Like I say, I like the ESV best, and I've been hankering for an edition that will be easy to read as I continue--well, hopefully, anyway--to age. Also, I wanted big, wide margins for making notes. I've tried keeping notes in a separate journal before. It doesn't work for me. I like making my notes and recording my thoughts in my Bible, and seeing them again and again as I make repeated trips through the text. I typically read four chapters in the Old Testament and two in the New on a daily basis. I say "typically," not "slavishly." That pace generally has me going through the New Testament about twice for every one time through the Old, and through the whole just a bit more than once per year. This edition has nice, big type, nice, big margins, and is what they call "Smyth-sewn," meaning the pages of the book are sewn together, like they did in the old days, and barring some sort of disaster, this copy and the notes I will make should very probably last me the rest of my days.
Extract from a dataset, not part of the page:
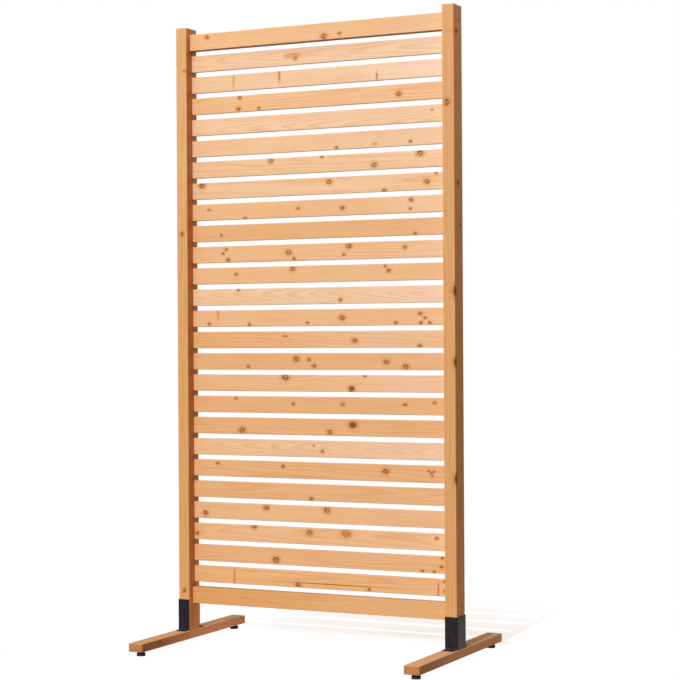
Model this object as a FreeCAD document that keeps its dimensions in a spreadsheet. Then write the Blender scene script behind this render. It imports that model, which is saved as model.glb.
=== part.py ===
"""Free-standing garden privacy screen: two posts, two rails and a ladder of thin slats on levelling feet.

Frame: millimetres, +Z up, +X to the right, -Y to the front. The origin is on the floor, midway between
the posts.
"""

import FreeCAD, Part
import os
import re
import Sketcher

Vector = FreeCAD.Vector
ORIGIN = -1
X_AXIS = -1
Y_AXIS = -2
START = 1
END = 2
CENTRE = 3
SAME_PLACE = 1e-4

# Driving sizes, in millimetres apart from the one count and the one angle.
SIZES = {
    # the frame
    "screen_height": 1800,
    "screen_width": 880,
    "post_width": 35,
    "post_depth": 58,
    "post_edge": 1.6,
    "top_drop": 18,
    "floor_gap": 115.5,
    # the boards
    "slat_count": 25,
    "slat_height": 48,
    "slat_thickness": 9,
    "slat_recess": 32,
    "slat_edge": 1,
    "rail_height": 48,
    "rail_thickness": 27,
    "rail_recess": 21,
    "rail_edge": 1.6,
    # how the boards sit in the posts
    "housing_depth": 10,
    "housing_clearance": 0.15,
    "housing_end_gap": 0.5,
    # the feet
    "beam_length": 590,
    "beam_width": 45,
    "beam_height": 24,
    "beam_lift": 14,
    "beam_edge": 2,
    # the folded steel brackets
    "plate_height": 90,
    "plate_thickness": 2.3,
    "plate_clearance": 0.2,
    "plate_setback": 0.5,
    "corner_bend": 1.8,
    "tab_length": 21,
    "tab_bend": 2,
    "tab_relief": 1,
    "tab_corner": 2,
    "plate_screw_low": 32,
    "plate_screw_spacing": 33,
    "tab_screw_inset": 9,
    # countersunk screws through the posts into the boards
    "frame_screw_diameter": 3.5,
    "frame_screw_length": 50,
    "frame_screw_head": 7.4,
    "frame_screw_sink": 0.4,
    "countersink_angle": 90,
    "bottom_screw_low": 21.5,
    "bottom_screw_spacing": 16,
    # pan-head screws through the brackets into the wood
    "bracket_screw_diameter": 4,
    "bracket_screw_length": 18,
    "bracket_screw_head": 8.4,
    "bracket_screw_head_height": 2.6,
    "screw_clearance": 0.2,
    "pilot_spare": 1,
    # the levelling feet
    "pad_diameter": 25,
    "pad_height": 8.5,
    "pad_bevel": 1.2,
    "pad_neck_diameter": 14,
    "pad_inset": 30,
    "sole_thickness": 3,
    "stud_diameter": 6,
    "stud_top": 31,
    "ankle_diameter": 10,
    "ankle_thickness": 2,
    "swivel_clearance": 0.3,
    "swivel_play": 0.1,
    "thread_clearance": 0.05,
    "stop_gap": 0.1,
    "insert_diameter": 9.5,
    "insert_length": 12,
    "insert_flange_diameter": 18,
    "insert_flange_thickness": 1.5,
    "insert_fit": 0.05,
    "stud_headroom": 3,
}

# Places and fits worked out from the driving sizes.
DERIVED = {
    "post_x": "(screen_width - post_width) / 2",
    "outer_x": "screen_width / 2",
    "inner_x": "screen_width / 2 - post_width",
    "beam_top": "beam_lift + beam_height",
    "front_y": "-post_depth / 2",
    "rail_front_y": "front_y + rail_recess",
    "slat_front_y": "front_y + slat_recess",
    "slat_screw_y": "slat_front_y + slat_thickness / 2",
    "rail_screw_y": "rail_front_y + rail_thickness / 2",
    "bottom_rail_z": "floor_gap",
    "top_rail_z": "screen_height - top_drop - rail_height",
    "slat_room": "top_rail_z - bottom_rail_z - rail_height",
    "slat_gap": "(slat_room - slat_count * slat_height) / (slat_count + 1)",
    "slat_pitch": "slat_height + slat_gap",
    "first_slat_z": "bottom_rail_z + rail_height + slat_gap",
    "board_reach": "inner_x + housing_depth - housing_end_gap",
    "pilot_depth": "bracket_screw_length - plate_thickness + pilot_spare",
    "plate_inner_y": "post_depth / 2 + plate_clearance",
    "plate_outer_y": "plate_inner_y + plate_thickness",
    "plate_inner_x": "outer_x + plate_clearance",
    "plate_outer_x": "plate_inner_x + plate_thickness",
    "plate_open_x": "inner_x + plate_setback",
    "outer_bend": "corner_bend + plate_thickness",
    "fold_z": "beam_top + plate_thickness + tab_bend + tab_relief",
    "tab_end_y": "plate_outer_y + tab_length",
    "tab_side_x": "plate_outer_x - outer_bend - tab_relief",
    "tab_middle_x": "(plate_open_x + tab_side_x) / 2",
    "tab_screw_y": "tab_end_y - tab_screw_inset",
    "plate_screw_z": "beam_top + plate_screw_low",
    "foot_y": "beam_length / 2 - pad_inset",
    "insert_bottom": "beam_lift - insert_flange_thickness",
    "neck_top": "insert_bottom - stop_gap",
    "ankle_bottom": "sole_thickness + swivel_play",
    "ankle_top": "ankle_bottom + ankle_thickness",
    "throat_radius": "stud_diameter / 2 + swivel_clearance",
}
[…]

No, it's not genuine leather, but the cover in which I carry my Bible is, so I never see and feel the actual cover anyway...

Hopefully, my children will be interested enough in my notes to fight over which one gets to keep my copy!

Not really. If they're really interested, I'm sure one of them will go to the trouble of transcribing my notes for the others.

Hey, I can dream!

1 comment:

  1. The NET Bible has so many great notes too. Such a great read and a great study tool.